Task statement: Copy the listing below line for line, starting at its first line and ending with the line that has "# the origin" in it. Add nothing.

Data extract:
== == ==
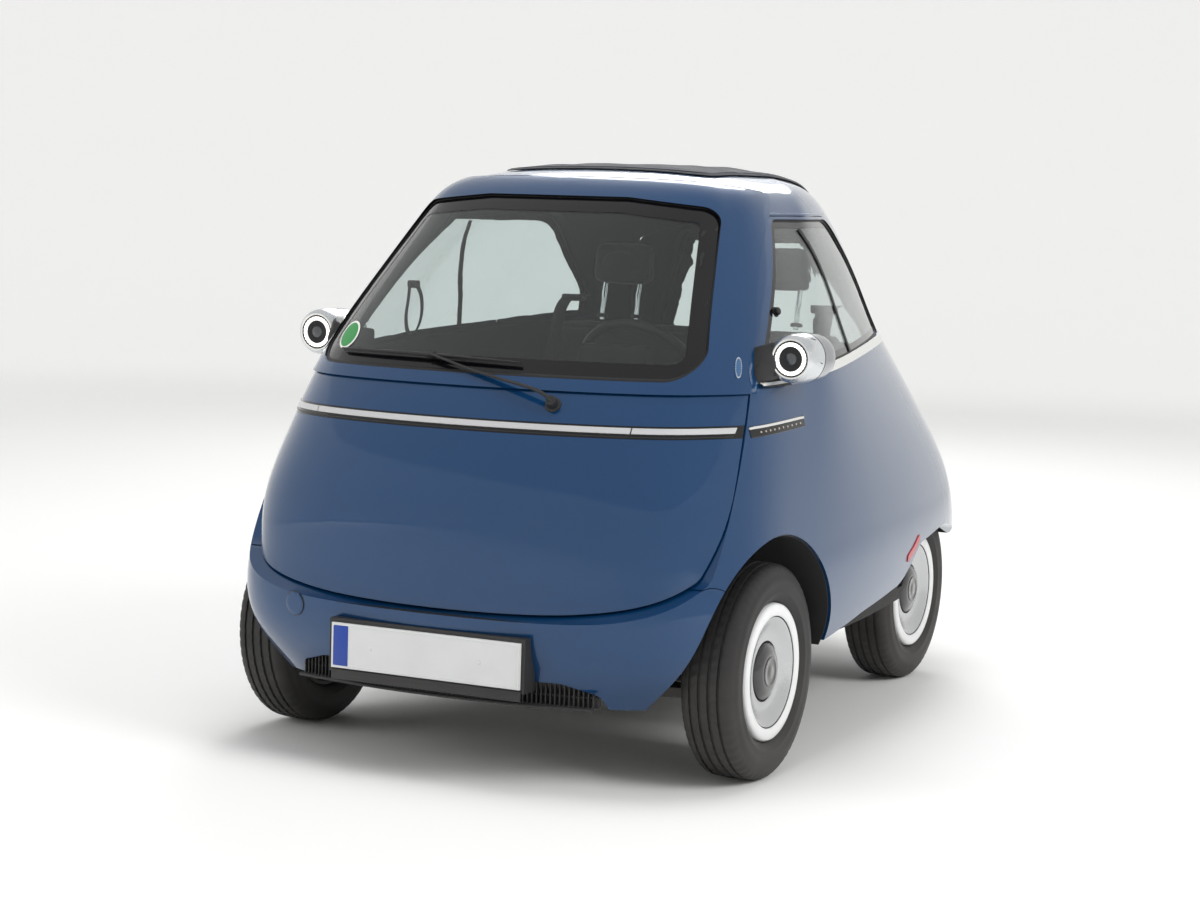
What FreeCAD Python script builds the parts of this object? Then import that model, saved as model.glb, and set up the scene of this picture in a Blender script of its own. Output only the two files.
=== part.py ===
import FreeCAD, Part

import math
import os
import Sketcher
from FreeCAD import Placement, Rotation, Vector

# Bubble microcar with one front door. Millimetres. +X is the car's left, -Y its front, +Z up;
# the origin is on the ground below the middle of the car.

SIZES = (
    # alias, value, meaning
    ("nose_reach", 1245, "middle of the car to the foremost point of the body skin"),
    ("tail_reach", 1252, "middle of the car to the rearmost point of the body skin"),
    ("body_width", 1450, "body skin, widest"),
    ("skirt_height", 200, "lowest edge of the body skin above the ground"),
    ("crown_height", 1492, "highest point of the body skin above the ground"),
    ("wall", 42, "whole thickness of a side, roof or tail panel"),
    ("door_wall", 48, "whole thickness of the front door"),
    ("shut_gap", 6, "gap between two panels that open or meet"),
    ("glass_thickness", 5, "side, rear and front glass"),
    ("glass_inset", 7, "outer face of the glass below the skin"),
    ("glass_gap", 1, "glass edge to the edge of its opening"),
    ("canvas_rise", 9, "canvas roof above the skin"),
    ("canvas_half_width", 312, "middle to the side edge of the canvas"),
    ("canvas_front", -405, "front edge of the canvas"),
    ("canvas_rear", 385, "rear edge of the canvas"),
    ("canvas_lap", 22, "canvas over the roof panel around its opening"),
    ("roof_seam", 1382, "seam between the roof and the side panels above the ground"),
    ("seat_clearance", 0.3, "between two pieces that rest on each other"),
    ("front_axle_y", -767.5, "front wheel centres"),
    ("rear_axle_y", 762.5, "rear wheel centres"),
    ("front_track", 1262, "between the front tyre centres"),
    ("rear_track", 890, "between the rear tyre centres"),
    ("tyre_radius", 267, "tread, outside"),
    ("tyre_width", 145, "tyre across its walls"),
    ("rim_radius", 165, "bead seat of the rim"),
    ("cover_radius", 174, "outer edge of the bright wheel cover"),
    ("cap_radius", 75, "black hub cap"),
    ("cap_rise", 26, "hub cap dome above the wheel cover"),
    ("hub_bore_radius", 17.05, "bore in the hub"),
    ("spindle_radius", 17, "spindle that the wheel turns on"),
    ("arch_radius", 315, "front wheel arch"),
    ("arch_height", 290, "centre of the front wheel arch above the ground"),
    ("arch_inner", 400, "middle of the car to the wheel housing's inner wall"),
    ("liner_thickness", 4, "wheel housing"),
    ("lamp_inset", 41, "lamp's centre inboard of the widest point of the body"),
    ("lamp_y", -700, "front face of a lamp"),
    ("lamp_z", 1028, "lamp's centre above the ground"),
    ("lamp_radius", 62, "lamp housing, widest"),
    ("lamp_length", 165, "lamp housing, front to back"),
    ("plate_width", 520, "registration plate"),
    ("plate_height", 110, "registration plate"),
    ("plate_z", 306, "centre of the front plate above the ground"),
    ("rear_plate_z", 500, "centre of the rear plate above the ground"),
    ("front_plate_stand", 15.5, "front plate's face ahead of the foremost point of the body skin"),
    ("rear_plate_stand", 8.5, "rear plate's face behind the rearmost point of the body skin"),
    ("bar_height", 30, "light bars, slot in the skin"),
    ("bar_depth", 14, "light bars, depth of the slot"),
    ("bar_z", 856, "front light bar above the ground"),
    ("rear_bar_z", 872, "rear light bar above the ground"),
    ("rear_bar_half_width", 425, "rear light bar, middle to its end"),
    ("door_tuck", 24, "foot of the front door behind the bumper's face"),
    ("frame_rise", 7, "windscreen frame above the skin"),
    ("frame_foot", 944, "lower edge of the windscreen frame above the ground"),
    ("windscreen_inset", 1, "outer face of the windscreen below the skin"),
    ("trim_thickness", 12, "inner trim of the front door"),
    ("jack_x", 550, "jacking pads, middle of the car to their centres"),
    ("jack_front_y", -360, "front jacking pads"),
    ("jack_rear_y", 280, "rear jacking pads"),
    ("jack_pad_width", 70, "jacking pads, each side"),
    ("jack_pad_rise", 6, "jacking pads below the floor"),
    ("tyre_room", 10, "between a rear tyre and the bodywork"),
    ("bench_half_width", 505, "seat, middle to its side"),
    ("bench_height", 585, "top of the seat cushion"),
    ("floor_height", 330, "top of the cabin floor"),
    ("floor_thickness", 40, "cabin floor"),
    ("steering_wheel_radius", 170, "to the middle of the steering wheel's rim"),
    ("motor_length", 300, "motor block, across the car"),
    ("hinge_x", 60, "tailgate hinge, middle of the car to the joint between its two lugs"),
    ("hinge_y", 535, "tailgate hinge axis"),
    ("hinge_z", 1399, "tailgate hinge axis above the ground"),
    ("hinge_pin_radius", 4, "tailgate hinge pins"),
    ("lug_width", 15, "each lug of a tailgate hinge"),
    ("foot_thickness", 9, "black foot of a lamp, above the skin"),
    ("tail_lift", 42, "degrees above level in which the tailgate lifts out of its opening"),
    ("door_axis_inset", 87, "door hinge axis at its height inboard of the widest point of the body"),
    ("door_axis_y", -862, "door hinge axis"),
    ("door_axis_z", 820, "height at which door_axis_inset holds"),
    ("door_axis_lean", 8, "degrees that the door hinge axis leans inwards at its top"),
    ("door_pin_radius", 4, "door hinge pin"),
    ("door_arm_low", 635, "foot of the door's hinge arm above the ground"),
    ("door_arm_high", 705, "top of the door's hinge arm above the ground"),
    ("door_arm_reach", 98, "hinge arm, inwards from the axis"),
    ("door_arm_thickness", 12, "hinge arm"),
    ("pin_clearance", 0.05, "between a pin and its bore"),
    ("steer_foot_inset", 41, "lower swivel joint inboard of the tyre's centre"),
    ("steer_foot_z", 195, "lower swivel joint above the ground"),
    ("steer_top_inset", 157, "upper strut mount inboard of the tyre's centre"),
    ("hub_inset", 83, "inner face of the hub carrier inboard of the tyre's centre"),
    ("rear_arm_inset", 120, "rear trailing arm inboard of the tyre's centre"),
    ("steer_top_z", 588, "upper strut mount above the ground"),
    ("rack_y", -640, "steering rack"),
    ("rack_z", 200, "steering rack above the ground"),
    ("arm_lift", 26, "steering arm above the middle of the tie rod, room for the ball joint"),
    ("wheel_hand_x", 150, "middle of the car to the steering wheel's centre"),
    ("wheel_hand_y", -420, "steering wheel's centre"),
    ("wheel_hand_z", 935, "steering wheel's centre above the ground"),
    ("column_rise", 30, "degrees that the steering column rises towards the driver"),
    ("head_x", 250, "middle of the car to a headrest's centre"),
    ("seat_y", -20, "middle of the bench, front to back"),
)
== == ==
Answer in full:
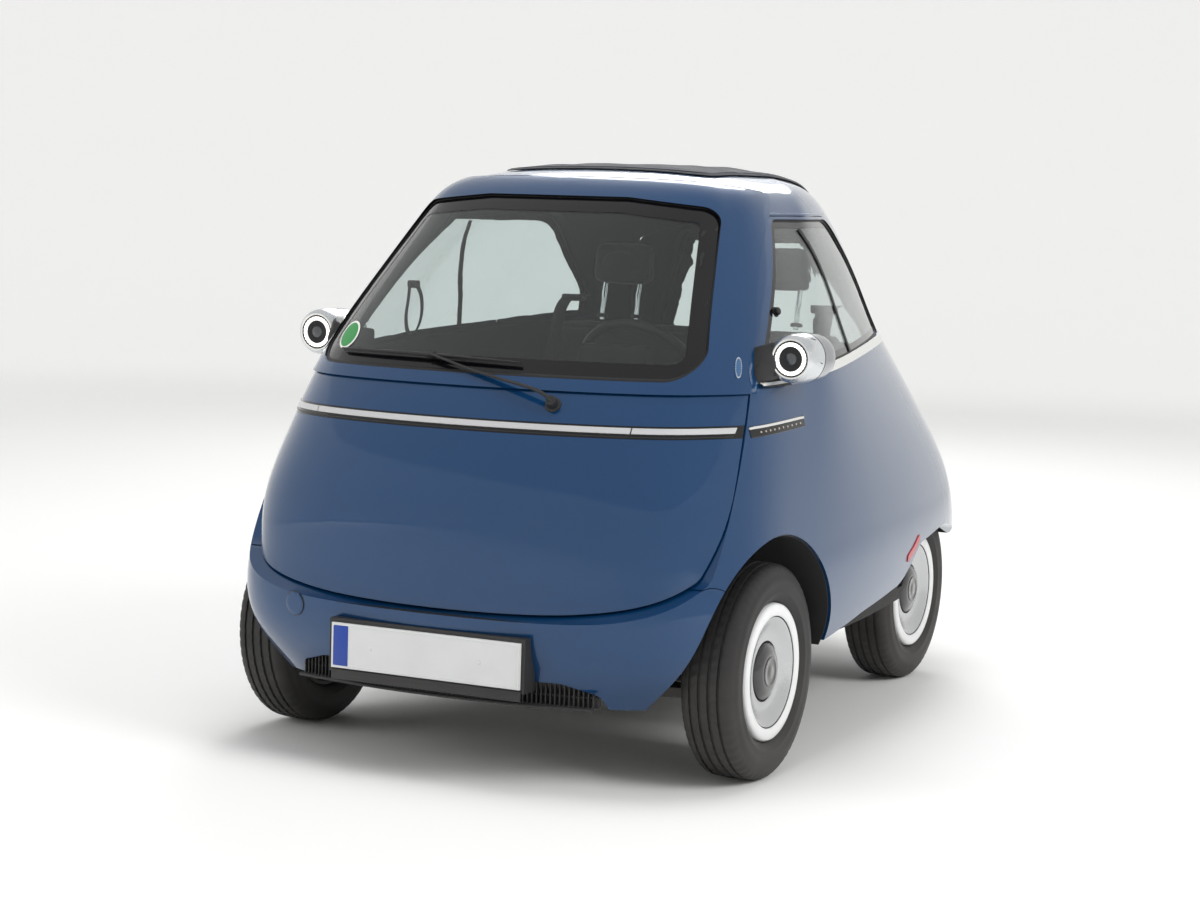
What FreeCAD Python script builds the parts of this object? Then import that model, saved as model.glb, and set up the scene of this picture in a Blender script of its own. Output only the two files.
=== part.py ===
import FreeCAD, Part

import math
import os
import Sketcher
from FreeCAD import Placement, Rotation, Vector

# Bubble microcar with one front door. Millimetres. +X is the car's left, -Y its front, +Z up;
# the origin is on the ground below the middle of the car.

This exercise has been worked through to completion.